PAPIRO, Rise
Siamo sfiniti da sintetizzatori analogici e minimalismi vari, da musicisti attivi in queste zone di suono che più che buone idee hanno buoni PR. Marco Papiro non ha agenti, ma questo suo Rise è ok, fidatevi. A livello biografico so un paio di cose che non influiranno sul vostro giudizio, ma forse incuriosiranno qualcuno: anzitutto stava nei troppo poco considerati Mir, che in Italia conosciamo grazie a Wallace Records; poi è un grafico che lavora anche nel mondo dei dischi (artwork per Panda Bear), il che mi fa interpretare in modo diverso la scelta di una copertina così sotto le righe per quest’album, a meno che lui non trovi sul serio divertentissimo il fatto che di quell’insegna “Enterprise” sopra la giostra siano accese solo le ultime quattro lettere.

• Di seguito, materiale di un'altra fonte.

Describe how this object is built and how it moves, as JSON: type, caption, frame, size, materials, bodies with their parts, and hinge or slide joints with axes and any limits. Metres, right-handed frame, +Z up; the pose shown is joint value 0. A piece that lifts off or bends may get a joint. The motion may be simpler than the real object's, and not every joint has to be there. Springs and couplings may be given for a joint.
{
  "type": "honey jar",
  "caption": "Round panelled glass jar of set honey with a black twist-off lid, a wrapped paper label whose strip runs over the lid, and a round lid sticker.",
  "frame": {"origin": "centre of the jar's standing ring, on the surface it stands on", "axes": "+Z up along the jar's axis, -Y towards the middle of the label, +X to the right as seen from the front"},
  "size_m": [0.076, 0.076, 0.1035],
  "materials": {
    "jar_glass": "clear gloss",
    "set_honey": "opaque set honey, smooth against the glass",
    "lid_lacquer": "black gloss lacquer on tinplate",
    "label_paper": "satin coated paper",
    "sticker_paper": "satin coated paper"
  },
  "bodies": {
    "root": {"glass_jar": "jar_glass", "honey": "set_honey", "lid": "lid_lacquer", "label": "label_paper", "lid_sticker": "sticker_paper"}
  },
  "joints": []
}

“Musica per limbi d’attesa, luci alla fine del tunnel e risvegli vari”, c’è scritto all’interno della confezione: non so se “limbi d’attesa” sia un pensiero di Papiro o di Mr. Solar Ipse (che pubblica il cd), ma è perfetto per l’accoppiata quasi centrale di tracce (“Leossa”/“Fiatina”), sconfortante creazione di vuoto a partire dal suono (sempre cristallino), paradossalmente quella che ti ferma e ti costringe a non fare altro, perché senti che forse il mondo intorno a te sta svanendo, e non è che sia una percezione che hai tutti i giorni: quasi isolazionismo involontario. I primi venti minuti, invece, sono classicissimi – sempre nell’ambito della prima musica elettronica – e danno un’idea di alba e rinascita, al contrario degli ultimi diciassette finali, che ne sembrano quasi il negativo. Un’ora varia, con alcuni momenti d’eccezione e altri più consolatori nel loro andare dove sai già, il tutto sempre ottenuto con poche, sapienti pennellate. Tenete presente l’apertura di questo post, date un ascolto e poi vedete un po’ se avevo ragione.